[CAD and scene scripts]
§ §

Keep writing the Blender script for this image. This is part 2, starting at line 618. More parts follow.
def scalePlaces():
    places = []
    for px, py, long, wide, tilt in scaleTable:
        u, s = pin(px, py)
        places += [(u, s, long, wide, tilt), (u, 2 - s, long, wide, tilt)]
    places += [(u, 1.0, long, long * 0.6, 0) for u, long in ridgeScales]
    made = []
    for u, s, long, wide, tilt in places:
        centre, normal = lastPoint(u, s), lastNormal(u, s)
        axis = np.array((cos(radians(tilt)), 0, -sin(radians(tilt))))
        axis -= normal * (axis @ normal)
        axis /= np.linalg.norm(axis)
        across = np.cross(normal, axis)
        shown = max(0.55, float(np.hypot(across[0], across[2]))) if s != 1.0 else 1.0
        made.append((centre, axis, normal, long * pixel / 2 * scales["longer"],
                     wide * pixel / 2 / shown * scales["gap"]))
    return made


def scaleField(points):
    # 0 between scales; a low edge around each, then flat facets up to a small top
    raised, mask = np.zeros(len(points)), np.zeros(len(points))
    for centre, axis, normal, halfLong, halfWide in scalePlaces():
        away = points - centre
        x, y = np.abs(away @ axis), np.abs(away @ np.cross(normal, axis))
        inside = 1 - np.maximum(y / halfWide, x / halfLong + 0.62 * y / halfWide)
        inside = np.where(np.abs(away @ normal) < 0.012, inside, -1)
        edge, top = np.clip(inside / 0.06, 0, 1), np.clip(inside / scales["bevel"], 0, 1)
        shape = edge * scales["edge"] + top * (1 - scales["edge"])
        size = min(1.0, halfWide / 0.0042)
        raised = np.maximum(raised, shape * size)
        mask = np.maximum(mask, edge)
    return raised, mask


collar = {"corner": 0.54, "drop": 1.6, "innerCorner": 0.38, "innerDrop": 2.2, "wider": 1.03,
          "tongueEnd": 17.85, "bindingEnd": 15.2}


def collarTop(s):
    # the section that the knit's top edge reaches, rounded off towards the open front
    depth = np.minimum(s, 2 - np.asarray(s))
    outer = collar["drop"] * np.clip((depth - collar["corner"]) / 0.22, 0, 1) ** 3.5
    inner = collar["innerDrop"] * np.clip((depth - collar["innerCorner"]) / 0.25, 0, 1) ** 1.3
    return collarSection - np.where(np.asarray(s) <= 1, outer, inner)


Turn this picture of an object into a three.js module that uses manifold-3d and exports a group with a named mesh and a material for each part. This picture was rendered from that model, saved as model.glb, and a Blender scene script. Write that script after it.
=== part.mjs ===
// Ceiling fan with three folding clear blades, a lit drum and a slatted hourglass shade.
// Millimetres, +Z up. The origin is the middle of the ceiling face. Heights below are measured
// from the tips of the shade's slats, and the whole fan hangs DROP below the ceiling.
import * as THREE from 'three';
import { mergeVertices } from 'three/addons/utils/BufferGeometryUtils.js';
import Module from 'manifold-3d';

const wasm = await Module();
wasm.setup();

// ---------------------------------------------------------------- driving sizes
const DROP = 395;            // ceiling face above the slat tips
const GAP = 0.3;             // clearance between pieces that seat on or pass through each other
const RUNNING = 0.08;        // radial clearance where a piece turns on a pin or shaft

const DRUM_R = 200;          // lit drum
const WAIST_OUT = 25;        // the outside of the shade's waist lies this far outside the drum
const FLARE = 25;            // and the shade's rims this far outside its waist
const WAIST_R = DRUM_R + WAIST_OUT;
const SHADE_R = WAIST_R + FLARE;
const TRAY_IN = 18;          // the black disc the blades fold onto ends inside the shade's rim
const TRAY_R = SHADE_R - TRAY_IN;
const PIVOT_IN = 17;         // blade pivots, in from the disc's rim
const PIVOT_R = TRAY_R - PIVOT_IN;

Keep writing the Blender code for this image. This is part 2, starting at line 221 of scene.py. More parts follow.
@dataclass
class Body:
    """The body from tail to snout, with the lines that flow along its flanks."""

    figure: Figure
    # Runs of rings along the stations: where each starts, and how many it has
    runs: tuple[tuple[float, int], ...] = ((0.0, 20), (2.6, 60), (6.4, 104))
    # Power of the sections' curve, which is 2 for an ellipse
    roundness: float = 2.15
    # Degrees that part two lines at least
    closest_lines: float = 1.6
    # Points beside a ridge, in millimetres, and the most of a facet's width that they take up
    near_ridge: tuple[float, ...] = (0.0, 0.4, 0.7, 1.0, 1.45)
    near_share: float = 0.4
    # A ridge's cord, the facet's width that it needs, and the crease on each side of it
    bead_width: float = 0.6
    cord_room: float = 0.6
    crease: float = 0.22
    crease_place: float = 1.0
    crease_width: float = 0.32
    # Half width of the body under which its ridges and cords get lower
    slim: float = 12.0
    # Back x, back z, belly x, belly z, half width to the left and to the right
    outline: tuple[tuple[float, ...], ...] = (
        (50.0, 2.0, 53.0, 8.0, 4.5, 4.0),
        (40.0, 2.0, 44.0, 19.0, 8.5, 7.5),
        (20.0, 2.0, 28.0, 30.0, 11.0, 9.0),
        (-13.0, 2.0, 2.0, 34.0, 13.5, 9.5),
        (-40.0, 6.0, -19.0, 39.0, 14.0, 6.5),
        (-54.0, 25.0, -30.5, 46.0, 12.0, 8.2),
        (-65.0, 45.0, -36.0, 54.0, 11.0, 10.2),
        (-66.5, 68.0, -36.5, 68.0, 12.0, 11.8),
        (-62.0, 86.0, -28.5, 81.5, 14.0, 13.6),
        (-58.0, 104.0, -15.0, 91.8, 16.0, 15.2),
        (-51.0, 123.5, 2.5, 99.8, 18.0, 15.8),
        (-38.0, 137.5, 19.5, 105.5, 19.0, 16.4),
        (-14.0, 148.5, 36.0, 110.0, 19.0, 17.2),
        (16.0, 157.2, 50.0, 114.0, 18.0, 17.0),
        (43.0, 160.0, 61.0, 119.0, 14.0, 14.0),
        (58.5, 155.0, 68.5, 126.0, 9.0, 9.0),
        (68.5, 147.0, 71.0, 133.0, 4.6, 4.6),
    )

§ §

Requirements
Give the entries once more, exactly as they appear.

Worked answer
Keep writing the Blender script for this image. This is part 2, starting at line 618. More parts follow.
def scalePlaces():
    places = []
    for px, py, long, wide, tilt in scaleTable:
        u, s = pin(px, py)
        places += [(u, s, long, wide, tilt), (u, 2 - s, long, wide, tilt)]
    places += [(u, 1.0, long, long * 0.6, 0) for u, long in ridgeScales]
    made = []
    for u, s, long, wide, tilt in places:
        centre, normal = lastPoint(u, s), lastNormal(u, s)
        axis = np.array((cos(radians(tilt)), 0, -sin(radians(tilt))))
        axis -= normal * (axis @ normal)
        axis /= np.linalg.norm(axis)
        across = np.cross(normal, axis)
        shown = max(0.55, float(np.hypot(across[0], across[2]))) if s != 1.0 else 1.0
        made.append((centre, axis, normal, long * pixel / 2 * scales["longer"],
                     wide * pixel / 2 / shown * scales["gap"]))
    return made


def scaleField(points):
    # 0 between scales; a low edge around each, then flat facets up to a small top
    raised, mask = np.zeros(len(points)), np.zeros(len(points))
    for centre, axis, normal, halfLong, halfWide in scalePlaces():
        away = points - centre
        x, y = np.abs(away @ axis), np.abs(away @ np.cross(normal, axis))
        inside = 1 - np.maximum(y / halfWide, x / halfLong + 0.62 * y / halfWide)
        inside = np.where(np.abs(away @ normal) < 0.012, inside, -1)
        edge, top = np.clip(inside / 0.06, 0, 1), np.clip(inside / scales["bevel"], 0, 1)
        shape = edge * scales["edge"] + top * (1 - scales["edge"])
        size = min(1.0, halfWide / 0.0042)
        raised = np.maximum(raised, shape * size)
        mask = np.maximum(mask, edge)
    return raised, mask


collar = {"corner": 0.54, "drop": 1.6, "innerCorner": 0.38, "innerDrop": 2.2, "wider": 1.03,
          "tongueEnd": 17.85, "bindingEnd": 15.2}


def collarTop(s):
    # the section that the knit's top edge reaches, rounded off towards the open front
    depth = np.minimum(s, 2 - np.asarray(s))
    outer = collar["drop"] * np.clip((depth - collar["corner"]) / 0.22, 0, 1) ** 3.5
    inner = collar["innerDrop"] * np.clip((depth - collar["innerCorner"]) / 0.25, 0, 1) ** 1.3
    return collarSection - np.where(np.asarray(s) <= 1, outer, inner)


Turn this picture of an object into a three.js module that uses manifold-3d and exports a group with a named mesh and a material for each part. This picture was rendered from that model, saved as model.glb, and a Blender scene script. Write that script after it.
=== part.mjs ===
// Ceiling fan with three folding clear blades, a lit drum and a slatted hourglass shade.
// Millimetres, +Z up. The origin is the middle of the ceiling face. Heights below are measured
// from the tips of the shade's slats, and the whole fan hangs DROP below the ceiling.
import * as THREE from 'three';
import { mergeVertices } from 'three/addons/utils/BufferGeometryUtils.js';
import Module from 'manifold-3d';

const wasm = await Module();
wasm.setup();

// ---------------------------------------------------------------- driving sizes
const DROP = 395;            // ceiling face above the slat tips
const GAP = 0.3;             // clearance between pieces that seat on or pass through each other
const RUNNING = 0.08;        // radial clearance where a piece turns on a pin or shaft

const DRUM_R = 200;          // lit drum
const WAIST_OUT = 25;        // the outside of the shade's waist lies this far outside the drum
const FLARE = 25;            // and the shade's rims this far outside its waist
const WAIST_R = DRUM_R + WAIST_OUT;
const SHADE_R = WAIST_R + FLARE;
const TRAY_IN = 18;          // the black disc the blades fold onto ends inside the shade's rim
const TRAY_R = SHADE_R - TRAY_IN;
const PIVOT_IN = 17;         // blade pivots, in from the disc's rim
const PIVOT_R = TRAY_R - PIVOT_IN;

Keep writing the Blender code for this image. This is part 2, starting at line 221 of scene.py. More parts follow.
@dataclass
class Body:
    """The body from tail to snout, with the lines that flow along its flanks."""

    figure: Figure
    # Runs of rings along the stations: where each starts, and how many it has
    runs: tuple[tuple[float, int], ...] = ((0.0, 20), (2.6, 60), (6.4, 104))
    # Power of the sections' curve, which is 2 for an ellipse
    roundness: float = 2.15
    # Degrees that part two lines at least
    closest_lines: float = 1.6
    # Points beside a ridge, in millimetres, and the most of a facet's width that they take up
    near_ridge: tuple[float, ...] = (0.0, 0.4, 0.7, 1.0, 1.45)
    near_share: float = 0.4
    # A ridge's cord, the facet's width that it needs, and the crease on each side of it
    bead_width: float = 0.6
    cord_room: float = 0.6
    crease: float = 0.22
    crease_place: float = 1.0
    crease_width: float = 0.32
    # Half width of the body under which its ridges and cords get lower
    slim: float = 12.0
    # Back x, back z, belly x, belly z, half width to the left and to the right
    outline: tuple[tuple[float, ...], ...] = (
        (50.0, 2.0, 53.0, 8.0, 4.5, 4.0),
        (40.0, 2.0, 44.0, 19.0, 8.5, 7.5),
        (20.0, 2.0, 28.0, 30.0, 11.0, 9.0),
        (-13.0, 2.0, 2.0, 34.0, 13.5, 9.5),
        (-40.0, 6.0, -19.0, 39.0, 14.0, 6.5),
        (-54.0, 25.0, -30.5, 46.0, 12.0, 8.2),
        (-65.0, 45.0, -36.0, 54.0, 11.0, 10.2),
        (-66.5, 68.0, -36.5, 68.0, 12.0, 11.8),
        (-62.0, 86.0, -28.5, 81.5, 14.0, 13.6),
        (-58.0, 104.0, -15.0, 91.8, 16.0, 15.2),
        (-51.0, 123.5, 2.5, 99.8, 18.0, 15.8),
        (-38.0, 137.5, 19.5, 105.5, 19.0, 16.4),
        (-14.0, 148.5, 36.0, 110.0, 19.0, 17.2),
        (16.0, 157.2, 50.0, 114.0, 18.0, 17.0),
        (43.0, 160.0, 61.0, 119.0, 14.0, 14.0),
        (58.5, 155.0, 68.5, 126.0, 9.0, 9.0),
        (68.5, 147.0, 71.0, 133.0, 4.6, 4.6),
    )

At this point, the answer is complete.